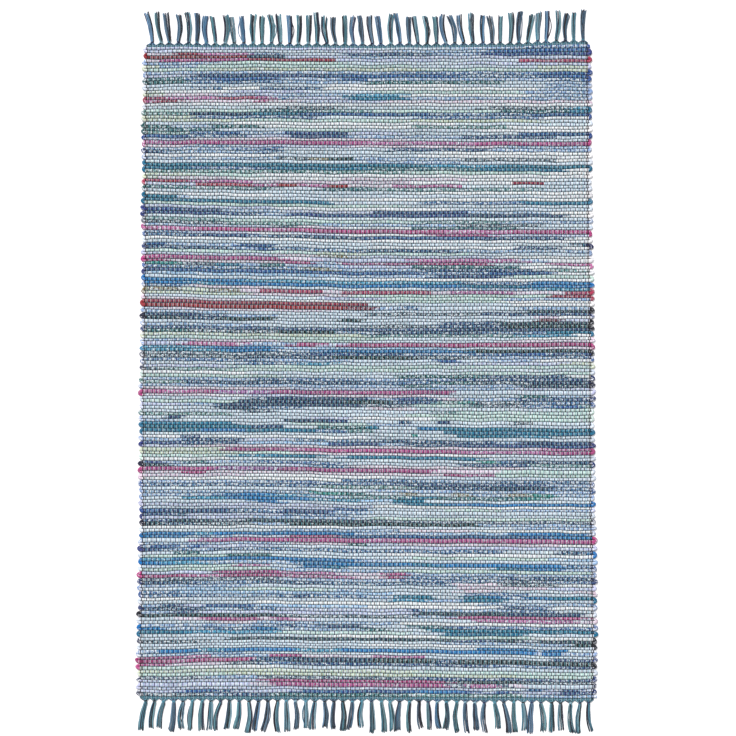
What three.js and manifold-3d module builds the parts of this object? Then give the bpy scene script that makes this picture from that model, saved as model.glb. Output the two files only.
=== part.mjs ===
// A flat-woven rag rug with a knotted fringe at both ends, lying flat.
// Millimetres, +X across the rug, +Y along it towards its upper end, +Z up, with the origin on the
// floor under the middle of the rug. Three solids: the ribbed cloth of rag rows, and at each end the
// narrow yarn header with the tassels that are knotted from the warp.
import * as THREE from "three";
import { mergeVertices } from "three/addons/utils/BufferGeometryUtils.js";
import Module from "manifold-3d";

// The cloth
const WARP_WIDTH = 1200; // between the outermost warp ends
const ROWS = 202; // rows of rag, counted from the upper end
const ROW_PITCH = 8.66;
const CLOTH_THICK = 7;
const FURROW_DEPTH = 1.4; // of the furrow between two rows, on either face
const CREST_SHARE = 0.5; // of a row's pitch that is level on top

// The selvedges, where each rag turns back into the next row
const SELVEDGE = 3; // from the outermost warp end to the furrow between two turns
const TURN_REACH = 11; // how far the longest turn stands out past that furrow
const SHORTEST_TURN = 0.6; // as a share of the longest

// The headers and the fringe
const PIECE_GAP = 0.3; // between the cloth and each header
const HEADER_LENGTH = 8;
const HEADER_THICK = 4;
const FINEST_EDGE = 0.02; // of the joined headers and tassels
const TASSELS = 48; // at each end, each of 12 warp ends
const TASSEL_LENGTH = 86; // from the header to the tip of the longest
const LENGTH_SPREAD = 12; // the shortest tassel is this much shorter
const ROOT_DRIFT = 2; // how far a knot sits from its even place
const LEAN_SPREAD = 4; // degrees either side of the fringe's own lie
const BEND_SPREAD = 5; // how far a tassel bows to one side at its middle
const LOCKS_PER_TASSEL = 3;
const LOCK_ROOT = 9.5; // from the header, inside the knot
const LOCK_SPREAD = 5; // a lock is up to this much shorter than its tassel
const LEAST_OPEN = 0.85; // how far a tassel's locks stand apart, as a share of their table's apart
const MOST_OPEN = 1.15;
const KNOT_TOP = 0.6; // a knot's width at its top, as a share of its width on the floor

// How the combed fringe lies: the lean in degrees, towards +X at the tips, at a share of the width.
const UPPER_LIE = [
  { share: 0.0, lean: -11 },
  { share: 0.06, lean: -5 },
  { share: 0.2, lean: -3 },
  { share: 0.36, lean: 2 },
  { share: 0.45, lean: -3 },
  { share: 0.55, lean: -3 },
  { share: 0.63, lean: -7 },
  { share: 0.72, lean: -8 },
  { share: 0.8, lean: 0 },
  { share: 0.86, lean: 8 },
  { share: 0.93, lean: 7 },
  { share: 1.0, lean: 3 },
];
const LOWER_LIE = [
  { share: 0.0, lean: -9 },
  { share: 0.1, lean: -5 },
  { share: 0.24, lean: -8 },
  { share: 0.34, lean: -2 },
  { share: 0.46, lean: -4 },
  { share: 0.52, lean: 3 },
  { share: 0.58, lean: -3 },
  { share: 0.65, lean: 6 },
  { share: 0.71, lean: 0 },
  { share: 0.79, lean: 6 },
  { share: 0.88, lean: 0 },
  { share: 1.0, lean: 2 },
];

// A tassel's gathered warp and its knot, from the header outwards. Each row is one cross-section.
const KNOT_SECTIONS = [
  { along: -2, half: 9.5, high: 3.2 },
  { along: 5, half: 3.2, high: 4.2 },
  { along: 8, half: 4.8, high: 6.2 },
  { along: 11.5, half: 4.2, high: 4.6 },
];

// A lock of yarns, from inside the knot to its tip. apart is its distance from the tassel's middle.
const LOCK_SECTIONS = [
  { share: 0, half: 1.2, high: 3.0, apart: 2.8 },
  { share: 0.5, half: 2.0, high: 3.4, apart: 4.8 },
  { share: 1, half: 1.3, high: 2.0, apart: 5.4 },
];

const RUG_HALF = (ROWS * ROW_PITCH) / 2;
const TASSEL_PITCH = WARP_WIDTH / TASSELS;

const wasm = await Module();
wasm.setup();

// The same number from 0 to 1 each time for one piece and one use.
function chance(index, use) {
  const wave = Math.sin(index * 12.9898 + use * 78.233) * 43758.5453;
  return wave - Math.floor(wave);
}

// The same, from -1 to 1.
function sway(index, use) {
  return 2 * chance(index, use) - 1;
}

// The lean of the fringe at a share of the width, between the rows of its table.
function leanAt(lie, share) {
  const next = lie.findIndex((row) => row.share >= share);
  if (next <= 0) {
    return lie[0].lean;
  }
  const from = lie[next - 1];
  const to = lie[next];
  const part = (share - from.share) / (to.share - from.share);
  return from.lean + (to.lean - from.lean) * part;
}

// A closed solid through rings of points that all have the same count, flat at both ends.
function loftGeometry(rings) {
  const sides = rings[0].length;
  const positions = rings.flat().flatMap((point) => [point.x, point.y, point.z]);
  const indices = [];
  for (let ring = 0; ring + 1 < rings.length; ring++) {
    for (let side = 0; side < sides; side++) {
      const here = ring * sides + side;
      const beside = ring * sides + ((side + 1) % sides);
      indices.push(here, beside, beside + sides, here, beside + sides, here + sides);
    }
  }
  const last = (rings.length - 1) * sides;
  for (let side = 1; side + 1 < sides; side++) {
    indices.push(0, side + 1, side);
    indices.push(last, last + side, last + side + 1);
  }
  const geometry = new THREE.BufferGeometry();
  geometry.setAttribute("position", new THREE.Float32BufferAttribute(positions, 3));
  geometry.setIndex(indices);
  return geometry;
}

// A three.js geometry as a solid that can be joined to others.
function solidOf(geometry) {
  const bare = geometry.clone();
  bare.deleteAttribute("normal");
  bare.deleteAttribute("uv");
  const merged = mergeVertices(bare);
  return new wasm.Manifold(
    new wasm.Mesh({
      numProp: 3,
      vertProperties: merged.attributes.position.array,
      triVerts: new Uint32Array(merged.index.array),
    }),
  );
}

// A joined solid as a three.js geometry again.
function geometryOf(solid) {
  const mesh = solid.simplify(FINEST_EDGE).getMesh();
  const geometry = new THREE.BufferGeometry();
  geometry.setAttribute("position", new THREE.BufferAttribute(mesh.vertProperties, 3));
  geometry.setIndex(new THREE.BufferAttribute(mesh.triVerts, 1));
  geometry.computeVertexNormals();
  return geometry;
}

// How far the cloth reaches past the outermost warp end on one side, at a place counted in rows from
// the upper end. On the left the rags turn from rows 0, 2, 4 into the next, on the right from 1, 3, 5.
function selvedgeAt(place, onLeft) {
  const turn = (place - (onLeft ? 0 : 1)) / 2;
  const number = Math.floor(turn);
  const across = 2 * (turn - number) - 1;
  const size = SHORTEST_TURN + (1 - SHORTEST_TURN) * chance(number, onLeft ? 1 : 2);
  return SELVEDGE + TURN_REACH * size * Math.sqrt(1 - across * across);
}

// The cloth: a box with three lines of points across each row, at the furrow and at both sides of the
// crest, moved so that every row of rag is a rib on both faces and its turns scallop the selvedges.
function clothGeometry() {
  const steps = [
    { share: 0, depth: FURROW_DEPTH },
    { share: (1 - CREST_SHARE) / 2, depth: 0 },
    { share: (1 + CREST_SHARE) / 2, depth: 0 },
  ];
  const lines = ROWS * steps.length;
  const geometry = new THREE.BoxGeometry(2, lines, 2, 1, lines, 1);
  const points = geometry.attributes.position;
  for (let point = 0; point < points.count; point++) {
    const line = Math.round(lines / 2 - points.getY(point));
    const step = steps[line % steps.length];
    const place = Math.floor(line / steps.length) + step.share;
    const side = points.getX(point);
    const x = side * (WARP_WIDTH / 2 + selvedgeAt(place, side < 0));
    const z = points.getZ(point) > 0 ? CLOTH_THICK - step.depth : step.depth;
    points.setXYZ(point, x, RUG_HALF - place * ROW_PITCH, z);
  }
  geometry.computeVertexNormals();
  return geometry;
}

// One tassel at the origin, hanging towards -Y and lying on the floor.
function tasselSolids(number, lean, bend, length) {
  const knot = KNOT_SECTIONS.map((section) => [
    new THREE.Vector3(-section.half, -section.along, 0),
    new THREE.Vector3(section.half, -section.along, 0),
    new THREE.Vector3(section.half * KNOT_TOP, -section.along, section.high),
    new THREE.Vector3(-section.half * KNOT_TOP, -section.along, section.high),
  ]);
  const solids = [solidOf(loftGeometry(knot))];
  const open = LEAST_OPEN + (MOST_OPEN - LEAST_OPEN) * chance(number, 7);
  for (let lock = 0; lock < LOCKS_PER_TASSEL; lock++) {
    const side = lock - (LOCKS_PER_TASSEL - 1) / 2;
    const reach = length - LOCK_SPREAD * chance(number * LOCKS_PER_TASSEL + lock, 8);
    const rings = LOCK_SECTIONS.map((section) => {
      const along = section.share * (reach - LOCK_ROOT);
      const bow = bend * Math.sin(Math.PI * section.share);
      const across = side * section.apart * open + bow;
      const x = across * Math.cos(lean) + along * Math.sin(lean);
      const y = across * Math.sin(lean) - along * Math.cos(lean) - LOCK_ROOT;
      return [
        new THREE.Vector3(x - section.half, y, 0),
        new THREE.Vector3(x + section.half, y, 0),
        new THREE.Vector3(x, y, section.high),
      ];
    });
    solids.push(solidOf(loftGeometry(rings)));
  }
  return solids;
}

// A header with its tassels. The upper one is turned half round, so its tassels hang towards +Y.
function fringeGeometry(lie, isUpper) {
  const strip = new THREE.BoxGeometry(WARP_WIDTH, HEADER_LENGTH, HEADER_THICK);
  strip.translate(0, HEADER_LENGTH / 2, HEADER_THICK / 2);
  const solids = [solidOf(strip)];
  for (let tassel = 0; tassel < TASSELS; tassel++) {
    const number = tassel + (isUpper ? 0 : TASSELS);
    const share = (tassel + 0.5) / TASSELS;
    const lean = leanAt(lie, share) + LEAN_SPREAD * sway(number, 3);
    const bend = BEND_SPREAD * sway(number, 4);
    const length = TASSEL_LENGTH - LENGTH_SPREAD * chance(number, 5);
    const x = -WARP_WIDTH / 2 + (tassel + 0.5) * TASSEL_PITCH + ROOT_DRIFT * sway(number, 6);
    const turned = isUpper ? -1 : 1;
    for (const solid of tasselSolids(number, THREE.MathUtils.degToRad(turned * lean), bend, length)) {
      solids.push(solid.translate([turned * x, 0, 0]));
    }
  }
  return geometryOf(wasm.Manifold.union(solids));
}

const ragMaterial = new THREE.MeshStandardMaterial({ color: 0xa9bccb, roughness: 0.95, metalness: 0 });
const yarnMaterial = new THREE.MeshStandardMaterial({ color: 0x4c7a88, roughness: 0.95, metalness: 0 });

const rug = new THREE.Group();

const cloth = new THREE.Mesh(clothGeometry(), ragMaterial);
cloth.name = "rug_cloth";
rug.add(cloth);

const upperFringe = new THREE.Mesh(fringeGeometry(UPPER_LIE, true), yarnMaterial);
upperFringe.name = "fringe_upper";
upperFringe.rotation.z = Math.PI;
upperFringe.position.y = RUG_HALF + PIECE_GAP + HEADER_LENGTH;
rug.add(upperFringe);

const lowerFringe = new THREE.Mesh(fringeGeometry(LOWER_LIE, false), yarnMaterial);
lowerFringe.name = "fringe_lower";
lowerFringe.position.y = -RUG_HALF - PIECE_GAP - HEADER_LENGTH;
rug.add(lowerFringe);

export default rug;
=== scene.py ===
# A rag rug, woven flat from strips of old cloth under a coloured cotton warp, with a knotted fringe
# at both ends. Metres, in the solid model's frame: X across, Y towards the upper end, Z up.
import math

import bpy
import numpy as np
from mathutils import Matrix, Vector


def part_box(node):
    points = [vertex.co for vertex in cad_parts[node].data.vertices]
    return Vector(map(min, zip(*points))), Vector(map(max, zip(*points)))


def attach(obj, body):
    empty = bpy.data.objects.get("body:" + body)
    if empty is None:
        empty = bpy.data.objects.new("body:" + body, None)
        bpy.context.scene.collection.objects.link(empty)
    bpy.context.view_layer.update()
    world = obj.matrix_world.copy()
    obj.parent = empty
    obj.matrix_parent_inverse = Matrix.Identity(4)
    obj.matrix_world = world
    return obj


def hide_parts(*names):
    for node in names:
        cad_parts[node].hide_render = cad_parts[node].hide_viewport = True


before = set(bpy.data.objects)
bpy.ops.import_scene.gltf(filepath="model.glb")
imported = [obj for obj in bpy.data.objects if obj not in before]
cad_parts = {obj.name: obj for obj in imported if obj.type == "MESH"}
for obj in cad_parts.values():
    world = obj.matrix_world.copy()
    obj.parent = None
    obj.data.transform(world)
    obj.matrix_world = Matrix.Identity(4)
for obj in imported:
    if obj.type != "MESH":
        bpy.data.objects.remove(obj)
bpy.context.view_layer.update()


# The rags
# Strips torn from cotton cloth and sewn end to end, which lie pressed flat in rows, and turn back at
# each selvedge into the next row. Most are off-white sheeting, the rest whatever there was.
cloth_low, cloth_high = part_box("rug_cloth")
ROWS = 202  # counted from the upper end
CLOTH_TOP = cloth_high[1]
CLOTH_END = cloth_low[1]
CLOTH_LENGTH = CLOTH_TOP - CLOTH_END
ROW_PITCH = CLOTH_LENGTH / ROWS
WARP_HALF = 0.6  # from the rug's middle to the outermost warp ends
REPEAT_WIDTH = 0.0125  # of the warp, from one colour to where it comes again
REPEAT_ENDS = 6
END_PITCH = REPEAT_WIDTH / REPEAT_ENDS  # every other end pinches a rag from above
MID_HEIGHT = cloth_high[2] / 2
RAG_HALF_WIDTH = 0.0041
RAG_HALF_THICK = 0.0029
FLAT_SHARE = 0.66  # of a rag's width that lies level, above and below
LEAST_FULL = 0.9  # how wide and thick a rag is where it is thinnest, as a share of those sizes
MOST_FULL = 1.03
RAG_SIDES = 6
ROW_SPANS = 70  # steps of one row between the selvedges
TURN_SPANS = 4  # steps of the turn at either end of it
TURN_ROOT = 0.003  # from the outermost warp end to where a turn starts to bend
TURN_REACH = 0.011  # from there to the outside of the longest turn
SHORTEST_TURN = 0.55  # as a share of that
CLOSE = 0.00001  # points nearer than this count as one

# How far the rows sag towards the lower end, in millimetres: at a share of the way down, at the left
# selvedge, a quarter, half and three quarters of the way across, and at the right selvedge.
SAG = np.array([
    [0.00, 0, 2, 3, 1, -7],
    [0.02, 0, -3, -1, -1, 1],
    [0.085, 0, -1, 1, 1, 1],
    [0.185, 0, 1, 3, 5, 7],
    [0.24, 0, 7, 11, 11, 11],
    [0.30, 0, 4, 11, 12, 12],
    [0.39, 0, 7, 12, 12, 13],
    [0.46, 0, 4, 7, 7, 5],
    [0.53, 0, 3, 5, 4, 5],
    [0.59, 0, 1, 4, 9, 12],
    [0.65, 0, -1, 5, 9, 11],
    [0.70, 0, 0, 8, 12, 12],
    [0.755, 0, -1, 0, 1, 3],
    [0.79, 0, -4, 4, 7, 11],
    [0.85, 0, -1, 3, 5, 8],
    [0.91, 0, 0, 3, 7, 11],
    [0.94, 0, -8, -5, 0, 8],
    [0.965, 0, -4, 0, 4, 8],
    [1.00, 0, 0, 1, 3, 5],
])

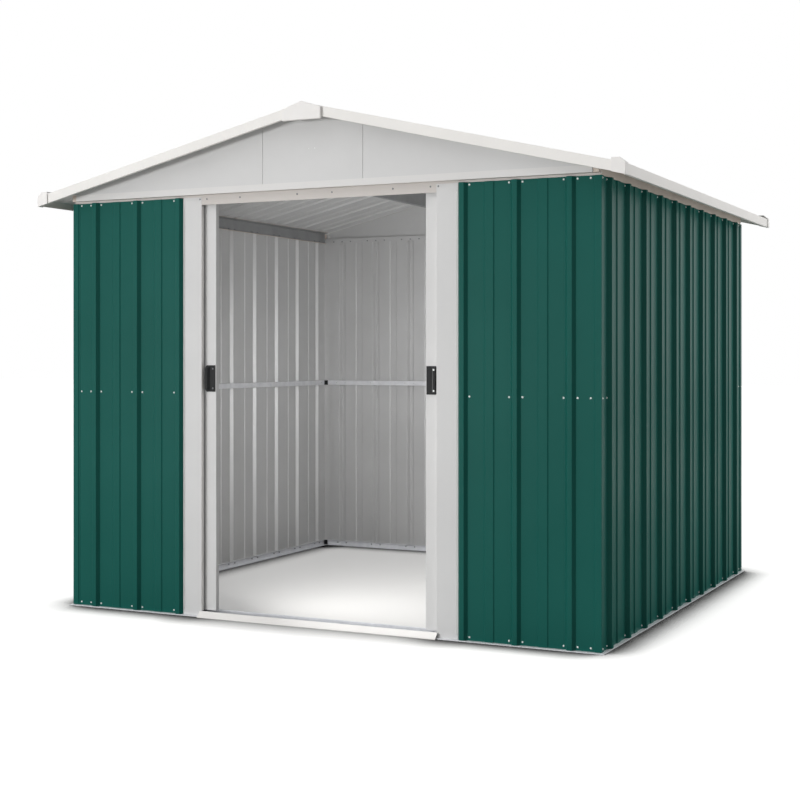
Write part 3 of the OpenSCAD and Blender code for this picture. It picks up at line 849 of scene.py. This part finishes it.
cornerCover = {"long": 0.046, "wide": 0.032, "up": 0.0075, "front": 0.004, "side": 0.0025, "flat": 0.6,
               "below": 0.002, "lowIn": 0.002, "sideUp": 0.001, "wall": 0.0018, "edge": 0.0022}


# moulded cover over each corner of the roof: a shell open at the back, below and towards the ridge
def makeCornerCovers():
    c, gap = cornerCover, frameSpec["gap"]
    x0 = eaveX - c["long"]
    x2 = eaveX + gap + c["side"]
    y0 = -vergeY - gap - c["front"]
    z0 = eaveZ - trimHeight - c["below"]
    top = roofTop(x0) + c["up"]
    outline = [(x0, z0 + c["long"] * roofSlope), (eaveX - c["lowIn"], z0), (x2, z0),
               (x2, eaveZ + gap + c["sideUp"]), (x0 + c["flat"] * c["long"], top), (x0, top)]
    parts = []
    for corner in range(4):
        mirror = corner in (1, 3)
        points = [(-x, z) for x, z in reversed(outline)] if mirror else outline
        part = cutPlate("cover", points, y0, y0 + c["wide"], "whitePlastic")
        inner = 1 if mirror else -1
        roundEdges(part, c["edge"], 3, lambda e: coverEdge(part, e, x0, y0 + c["wide"], z0))
        dropFaces(part, lambda f: max(f.normal.y, -f.normal.z, f.normal.x * inner) > facing)
        useModifier(part, "SOLIDIFY", thickness=c["wall"], offset=-1, use_even_offset=True)
        parts.append(settle(smooth(part, mouldedAngle), Matrix.Identity(4) if corner < 2 else halfTurn))
    finished(joinPieces("moulded_roof_corner_caps", parts), "root", "white_moulding", "roof_corner_caps")


# true for the outer edges of a corner cover, which are the ones to round
def coverEdge(part, edge, x0, y1, z0):
    a, b = (part.data.vertices[i].co for i in edge.vertices)
    middle = (a + b) / 2
    return abs(middle.x) > x0 + hair and middle.y < y1 - hair and middle.z > z0 + hair


makeRidgeCap()
makeFascias()
makeEaveTrims()
makeRidgeCovers()
makeCornerCovers()
print("roof edge: ridge, verges, eaves and covers")

# doors

doorSpec = {
    "thick": 0.001,
    "bend": 0.0016,
    "backLip": 0.014,
    "stile": 0.066,        # flat border each side of the bands
    "bands": 4,            # shallow sunk bands down the leaf
    "bandWidth": 0.040,
    "bandDepth": 0.003,
    "channelIn": 0.0004,   # the channels lie this far inside the two ends of the leaf,
    "frontGap": 0.0002,    # and stand off its front and its back
    "backGap": 0.0001,
}


# a pan with folded edges: its front skin and a channel in the top and the bottom
def makeDoor(node, body):
    d, t = doorSpec, doorSpec["thick"]
    low, high = (Vector(p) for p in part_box(node))
    x0, x1 = low.x, high.x
    front, back = -(low.y + halfD), -(high.y + halfD)
    pitch = (x1 - x0 - 2 * d["stile"]) / d["bands"]
    path = [(x0 + d["backLip"], back), (x0, back), (x0, front)]
    sunk, slope = front - d["bandDepth"], d["bandDepth"]
    for k in range(d["bands"]):
        c = x0 + d["stile"] + (k + 0.5) * pitch
        w = d["bandWidth"] / 2
        path += [(c - w, front), (c - w + slope, sunk), (c + w - slope, sunk), (c + w, front)]
    path += [(x1, front), (x1, back), (x1 - d["backLip"], back)]
    skin = foldSheet("skin", path, low.z, high.z, doorSpec, "whitePaint", segments=3)
    parts = [settle(skin, wallMatrix("front"))]
    inFront, inBack = front - t - d["bandDepth"] - d["frontGap"], back + t + d["backGap"]
    for z, leg in ((high.z - d["channelIn"], -d["backLip"]), (low.z + d["channelIn"], d["backLip"])):
        path = [(inBack, z + leg), (inBack, z), (inFront, z), (inFront, z + leg)]
        if leg > 0:
            path.reverse()
        channel = foldSheet("channel", path, x0 + t, x1 - t, doorSpec, "whitePaint")
        parts.append(settle(channel, railMatrix("front")))
    finished(joinPieces("folded_" + node, parts), body, "white_door", node)


makeDoor("door_left", "door_left")
makeDoor("door_right", "door_right")

runner = {
    "hangerLong": 0.050,
    "hangerWide": 0.020,
    "hangerHigh": 0.016,
    "hangerIn": 0.050,     # from each side of the leaf to the hanger
    "edge": 0.0016,
    "stemThick": 0.006,
    "stemIn": 0.010,       # from each end of the hanger to its stem
    "stemInto": 0.001,
    "stemEdge": 0.0006,
    "glideLong": 0.040,
    "glideWide": 0.014,
    "glideHigh": 0.012,
    "glideIn": 0.055,
    "glideEdge": 0.0007,
    "slotWide": 0.004,
    "slotHigh": 0.006,
}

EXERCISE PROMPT
Repeat exactly the lines from the one that contains "from mathutils import Matrix, Vector" through the one that contains "for node in", and only those.

EXPECTED OUTPUT
from mathutils import Matrix, Vector


def part_box(node):
    points = [vertex.co for vertex in cad_parts[node].data.vertices]
    return Vector(map(min, zip(*points))), Vector(map(max, zip(*points)))


def attach(obj, body):
    empty = bpy.data.objects.get("body:" + body)
    if empty is None:
        empty = bpy.data.objects.new("body:" + body, None)
        bpy.context.scene.collection.objects.link(empty)
    bpy.context.view_layer.update()
    world = obj.matrix_world.copy()
    obj.parent = empty
    obj.matrix_parent_inverse = Matrix.Identity(4)
    obj.matrix_world = world
    return obj


def hide_parts(*names):
    for node in names:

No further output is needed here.